Exercise brief:
Word for word, restate every line of the material.
───
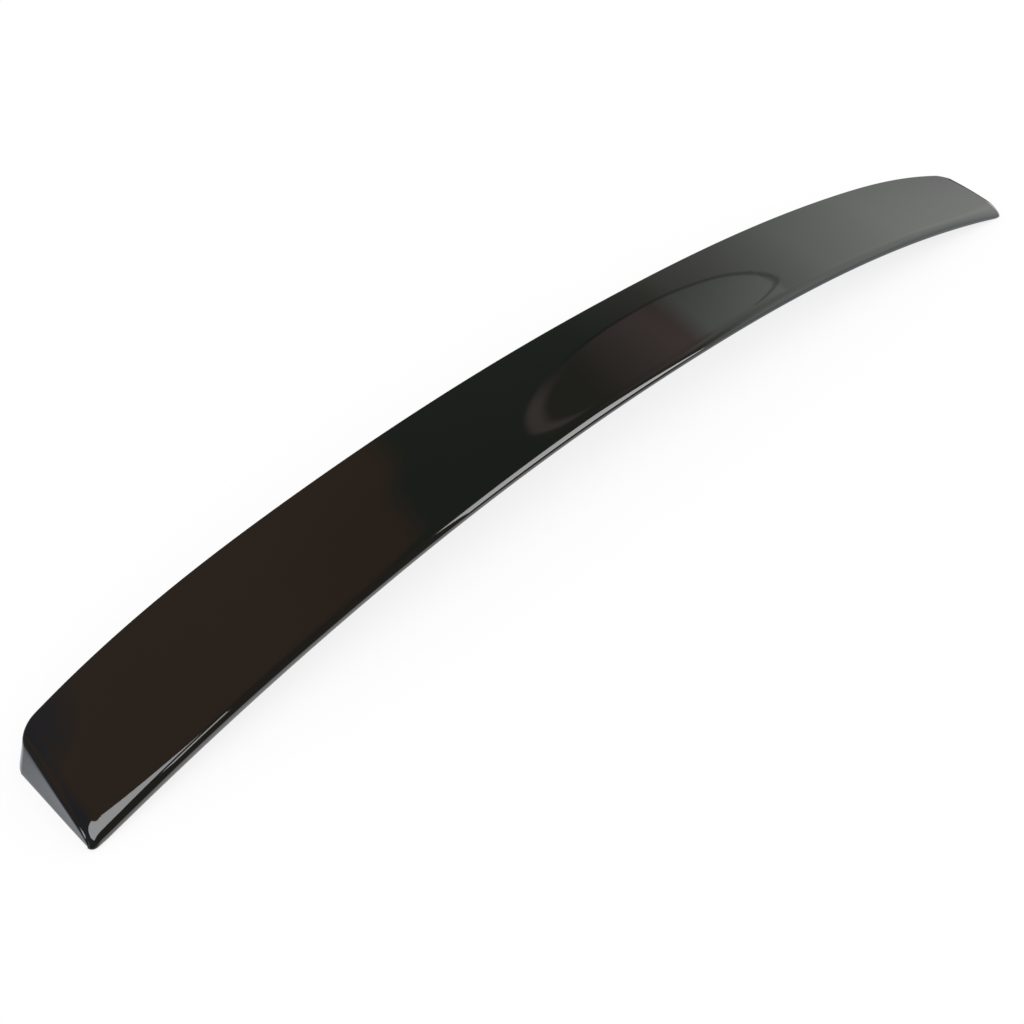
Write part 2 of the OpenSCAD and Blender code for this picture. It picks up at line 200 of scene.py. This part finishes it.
class Blade:
    """The blade's surfaces as formulas. w runs along the span from -1 to 1. v runs from -1 at the lip face
    over the crease of the round-over at 0 to 1 at the front."""

    def __init__(self, s):
        self.s = s
        self.half = s.lip_length / 2
        self.front_half = self.half + s.flare
        # The underside's opening ends where the corner arc has turned by 30 degrees
        self.opening = self.half * (1 - s.corner * (1 - sin(radians(30))) / self.front_half)
        depth = s.chord + s.front_sweep + s.crease + tan(s.front_lean) * (s.front_height - s.foot)
        self.lip_corner = CAD_HIGH[1] - depth

    def arch(self, w):
        """1 in the middle of the span and 0 at its ends."""
        return 1 - min(abs(w), 1) ** self.s.curve_power

    def ramp(self, x):
        """0 in the middle of the span, and from 0 to 1 over the run-out at each end."""
        return max(0, (abs(x) - self.front_half + self.s.runout) / self.s.runout)

    def ground(self, x):
        """Height of the lower rim, which follows the crown and is flat at the two end feet."""
        return self.s.crown * self.arch(x / self.opening)

    def turn(self, w, half, radius):
        """Plan turn of an edge inside its corner arc."""
        d = half * (1 - abs(w)) / radius
        return (1 if w > 0 else -1) * asin(max(-1, min(1, 1 - d))) if d < 1 else 0

    def front_turn(self, w):
        return self.turn(w, self.front_half, self.s.corner)

    def lip_turn(self, w):
        return self.turn(w, self.half, self.s.lip_corner)

    def front(self, w):
        s, x = self.s, w * self.front_half
        back = s.setback * self.ramp(x) ** 3 + s.corner * (1 - cos(self.front_turn(w)))
        return Vector((x, self.lip_corner + s.chord + s.front_sweep * self.arch(w) - back,
                       s.front_height + s.crown * self.arch(w) - s.drop * self.ramp(x) ** 3))

    def lip(self, w):
        s, arch = self.s, self.arch(w)
        return Vector((w * self.half, self.lip_corner + s.lip_sweep * arch, s.lip_height + s.crown * arch))

    def lip_face(self, w):
        return self.lip(w).y + self.s.lip_corner * (1 - cos(self.lip_turn(w)))

    def round_depth(self, w):
        s = self.s
        tip = max(0, (self.half * (abs(w) - 1) + s.tip_length) / s.tip_length)
        return s.lip_round + (s.tip_round - s.lip_round) * tip ** 2

    def top(self, w, v):
        low = self.lip(w)
        rise = self.front(w) - low
        crease = self.round_depth(w) / rise.y
        t = crease + (1 - crease) * max(v, 0)
        p = low + rise * t
        p.z += self.s.camber * 4 * t * (1 - t)
        return p if v >= 0 else self.round_over(w, -v, p, crease)

    def round_over(self, w, u, p, crease):
        """Conic from the top's tangent at the crease point p to upright at the lip face."""
        s, low, rise, face = self.s, self.lip(w), self.front(w) - self.lip(w), self.lip_face(w)
        parts = [(1 - u) ** 2, 2 * s.fullness * u * (1 - u), u * u]
        a, b, c = (k / sum(parts) for k in parts)
        slope = (rise.z + s.camber * 4 * (1 - 2 * crease)) / rise.y
        y = a * p.y + (b + c) * face
        t = (y - low.y) / rise.y
        edge = self.ground(w * (self.half + s.lip_end_out)) + s.lip_edge
        return Vector((w * (self.half + s.flare * t + self.foot_out(t) * u ** 3), y,
                       (a + b) * p.z - b * slope * (p.y - face) + c * edge))

    def foot_out(self, t):
        """How far the end wall's foot stands outside its crease, on a straight line."""
        return self.s.lip_end_out + (self.s.end_out - self.s.lip_end_out) * t

    def place_of(self, w, y):
        """The v of a depth y, which undoes top()."""
        crease, face = self.top(w, 0).y, self.lip_face(w)
        if y >= crease:
            return (y - crease) / (self.front(w).y - crease)
        share = (y - face) / (crease - face)
        q = sqrt(self.s.fullness ** 2 - 1 + 1 / share) - self.s.fullness
        return -q / (1 + q)

    def height(self, x, y):
        """Height of the top surface over a point of the plan."""
        w = max(-1, min(1, x / self.half))
        for _ in range(3):
            t = (y - self.lip(w).y) / (self.front(w).y - self.lip(w).y)
            w = max(-1, min(1, x / (self.half + self.s.flare * t)))
        return self.top(w, max(-1, min(1, self.place_of(w, y)))).z

    def front_out(self, w):
        """Outward normal of the front edge in plan."""
        s, t = self.s, self.front_turn(w)
        bend = s.front_sweep * s.curve_power * abs(w) ** (s.curve_power - 1) / self.front_half
        slope = (bend + 3 * s.setback * self.ramp(w * self.front_half) ** 2 / s.runout) * (1 if w > 0 else -1)
        return Vector((sin(t) + slope * cos(t), cos(t), 0)).normalized()

    def front_wall_lean(self, w):
        p = self.front(w)
        end_lean = atan((self.s.end_out - self.s.crease) / (p.z - self.ground(p.x)))
        return self.s.front_lean + (end_lean - self.s.front_lean) * abs(sin(self.front_turn(w)))

    def end_wall(self, v):
        """Crease point, crease radius and lean of the end wall at the end where w is 1."""
        p = self.top(1, v)
        t = (p.y - self.lip(1).y) / (self.front(1).y - self.lip(1).y)
        left = 1 - max(0, -v) ** 3
        radius = self.s.crease * left
        return p, radius, atan((self.foot_out(t) * left - radius) / p.z)

    def skirt(self, w, v, step):
        """A point of the outer wall. Step runs over the fillet to 1, the face to 2 and the foot to 3."""
        s, side = self.s, (1 if w > 0 else -1)
        if v == -1:
            p, turn, bend = self.top(w, v), self.lip_turn(w), step / 3 * pi / 2
            back = s.lip_edge * (1 - cos(bend))
            q = p + Vector((-sin(turn) * back, cos(turn) * back, 0))
            down = s.lip_edge * sin(bend)
        else:
            on_end = abs(w) == 1 and v < 1
            p, radius, lean = (self.end_wall(v) if on_end else
                               (self.front(w), s.crease, self.front_wall_lean(w)))
            foot = s.foot + (s.lip_edge - s.foot) * max(0, -v)
            high = p.z - (0 if on_end else self.ground(p.x))
            down = (radius * (1 - cos(step * pi / 2)) if step <= 1 else
                    radius + (high - foot - radius) * (step - 1) if step <= 2 else
                    high - foot + foot * sin((step - 2) * pi / 2))
            fillet = sqrt(max(0, radius ** 2 - (radius - down) ** 2)) if down < radius else radius
            low = max(0, down - high + foot)
            out = fillet + tan(lean) * down - (foot - sqrt(max(0, foot ** 2 - low ** 2)))
            p = Vector((side * p.x, p.y, p.z)) if on_end else p
            q = p + (Vector((side, 0, 0)) if on_end else self.front_out(w)) * out
        q.z = self.ground(q.x) if step == 3 else p.z - down
        return q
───
Expected output:
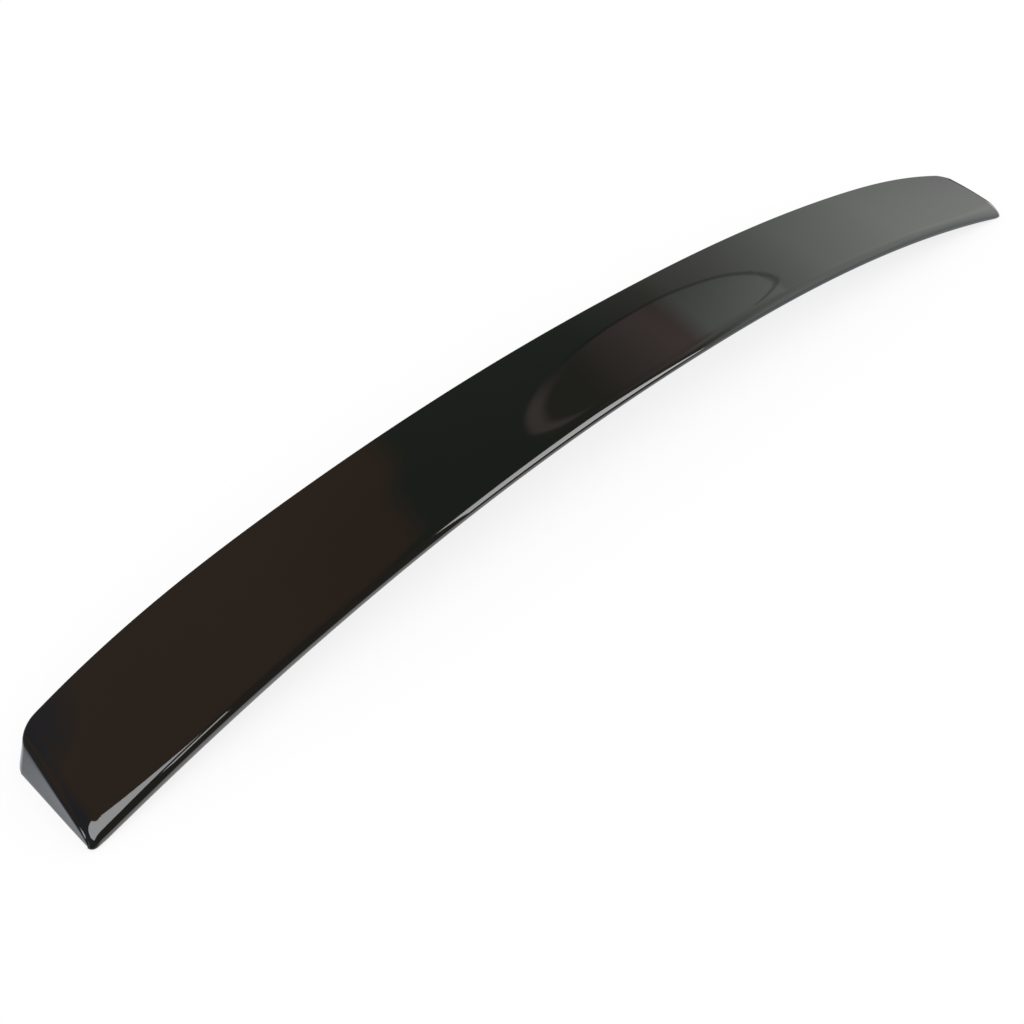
Write part 2 of the OpenSCAD and Blender code for this picture. It picks up at line 200 of scene.py. This part finishes it.
class Blade:
    """The blade's surfaces as formulas. w runs along the span from -1 to 1. v runs from -1 at the lip face
    over the crease of the round-over at 0 to 1 at the front."""

    def __init__(self, s):
        self.s = s
        self.half = s.lip_length / 2
        self.front_half = self.half + s.flare
        # The underside's opening ends where the corner arc has turned by 30 degrees
        self.opening = self.half * (1 - s.corner * (1 - sin(radians(30))) / self.front_half)
        depth = s.chord + s.front_sweep + s.crease + tan(s.front_lean) * (s.front_height - s.foot)
        self.lip_corner = CAD_HIGH[1] - depth

    def arch(self, w):
        """1 in the middle of the span and 0 at its ends."""
        return 1 - min(abs(w), 1) ** self.s.curve_power

    def ramp(self, x):
        """0 in the middle of the span, and from 0 to 1 over the run-out at each end."""
        return max(0, (abs(x) - self.front_half + self.s.runout) / self.s.runout)

    def ground(self, x):
        """Height of the lower rim, which follows the crown and is flat at the two end feet."""
        return self.s.crown * self.arch(x / self.opening)

    def turn(self, w, half, radius):
        """Plan turn of an edge inside its corner arc."""
        d = half * (1 - abs(w)) / radius
        return (1 if w > 0 else -1) * asin(max(-1, min(1, 1 - d))) if d < 1 else 0

    def front_turn(self, w):
        return self.turn(w, self.front_half, self.s.corner)

    def lip_turn(self, w):
        return self.turn(w, self.half, self.s.lip_corner)

    def front(self, w):
        s, x = self.s, w * self.front_half
        back = s.setback * self.ramp(x) ** 3 + s.corner * (1 - cos(self.front_turn(w)))
        return Vector((x, self.lip_corner + s.chord + s.front_sweep * self.arch(w) - back,
                       s.front_height + s.crown * self.arch(w) - s.drop * self.ramp(x) ** 3))

    def lip(self, w):
        s, arch = self.s, self.arch(w)
        return Vector((w * self.half, self.lip_corner + s.lip_sweep * arch, s.lip_height + s.crown * arch))

    def lip_face(self, w):
        return self.lip(w).y + self.s.lip_corner * (1 - cos(self.lip_turn(w)))

    def round_depth(self, w):
        s = self.s
        tip = max(0, (self.half * (abs(w) - 1) + s.tip_length) / s.tip_length)
        return s.lip_round + (s.tip_round - s.lip_round) * tip ** 2

    def top(self, w, v):
        low = self.lip(w)
        rise = self.front(w) - low
        crease = self.round_depth(w) / rise.y
        t = crease + (1 - crease) * max(v, 0)
        p = low + rise * t
        p.z += self.s.camber * 4 * t * (1 - t)
        return p if v >= 0 else self.round_over(w, -v, p, crease)

    def round_over(self, w, u, p, crease):
        """Conic from the top's tangent at the crease point p to upright at the lip face."""
        s, low, rise, face = self.s, self.lip(w), self.front(w) - self.lip(w), self.lip_face(w)
        parts = [(1 - u) ** 2, 2 * s.fullness * u * (1 - u), u * u]
        a, b, c = (k / sum(parts) for k in parts)
        slope = (rise.z + s.camber * 4 * (1 - 2 * crease)) / rise.y
        y = a * p.y + (b + c) * face
        t = (y - low.y) / rise.y
        edge = self.ground(w * (self.half + s.lip_end_out)) + s.lip_edge
        return Vector((w * (self.half + s.flare * t + self.foot_out(t) * u ** 3), y,
                       (a + b) * p.z - b * slope * (p.y - face) + c * edge))

    def foot_out(self, t):
        """How far the end wall's foot stands outside its crease, on a straight line."""
        return self.s.lip_end_out + (self.s.end_out - self.s.lip_end_out) * t

    def place_of(self, w, y):
        """The v of a depth y, which undoes top()."""
        crease, face = self.top(w, 0).y, self.lip_face(w)
        if y >= crease:
            return (y - crease) / (self.front(w).y - crease)
        share = (y - face) / (crease - face)
        q = sqrt(self.s.fullness ** 2 - 1 + 1 / share) - self.s.fullness
        return -q / (1 + q)

    def height(self, x, y):
        """Height of the top surface over a point of the plan."""
        w = max(-1, min(1, x / self.half))
        for _ in range(3):
            t = (y - self.lip(w).y) / (self.front(w).y - self.lip(w).y)
            w = max(-1, min(1, x / (self.half + self.s.flare * t)))
        return self.top(w, max(-1, min(1, self.place_of(w, y)))).z

    def front_out(self, w):
        """Outward normal of the front edge in plan."""
        s, t = self.s, self.front_turn(w)
        bend = s.front_sweep * s.curve_power * abs(w) ** (s.curve_power - 1) / self.front_half
        slope = (bend + 3 * s.setback * self.ramp(w * self.front_half) ** 2 / s.runout) * (1 if w > 0 else -1)
        return Vector((sin(t) + slope * cos(t), cos(t), 0)).normalized()

    def front_wall_lean(self, w):
        p = self.front(w)
        end_lean = atan((self.s.end_out - self.s.crease) / (p.z - self.ground(p.x)))
        return self.s.front_lean + (end_lean - self.s.front_lean) * abs(sin(self.front_turn(w)))

    def end_wall(self, v):
        """Crease point, crease radius and lean of the end wall at the end where w is 1."""
        p = self.top(1, v)
        t = (p.y - self.lip(1).y) / (self.front(1).y - self.lip(1).y)
        left = 1 - max(0, -v) ** 3
        radius = self.s.crease * left
        return p, radius, atan((self.foot_out(t) * left - radius) / p.z)

    def skirt(self, w, v, step):
        """A point of the outer wall. Step runs over the fillet to 1, the face to 2 and the foot to 3."""
        s, side = self.s, (1 if w > 0 else -1)
        if v == -1:
            p, turn, bend = self.top(w, v), self.lip_turn(w), step / 3 * pi / 2
            back = s.lip_edge * (1 - cos(bend))
            q = p + Vector((-sin(turn) * back, cos(turn) * back, 0))
            down = s.lip_edge * sin(bend)
        else:
            on_end = abs(w) == 1 and v < 1
            p, radius, lean = (self.end_wall(v) if on_end else
                               (self.front(w), s.crease, self.front_wall_lean(w)))
            foot = s.foot + (s.lip_edge - s.foot) * max(0, -v)
            high = p.z - (0 if on_end else self.ground(p.x))
            down = (radius * (1 - cos(step * pi / 2)) if step <= 1 else
                    radius + (high - foot - radius) * (step - 1) if step <= 2 else
                    high - foot + foot * sin((step - 2) * pi / 2))
            fillet = sqrt(max(0, radius ** 2 - (radius - down) ** 2)) if down < radius else radius
            low = max(0, down - high + foot)
            out = fillet + tan(lean) * down - (foot - sqrt(max(0, foot ** 2 - low ** 2)))
            p = Vector((side * p.x, p.y, p.z)) if on_end else p
            q = p + (Vector((side, 0, 0)) if on_end else self.front_out(w)) * out
        q.z = self.ground(q.x) if step == 3 else p.z - down
        return q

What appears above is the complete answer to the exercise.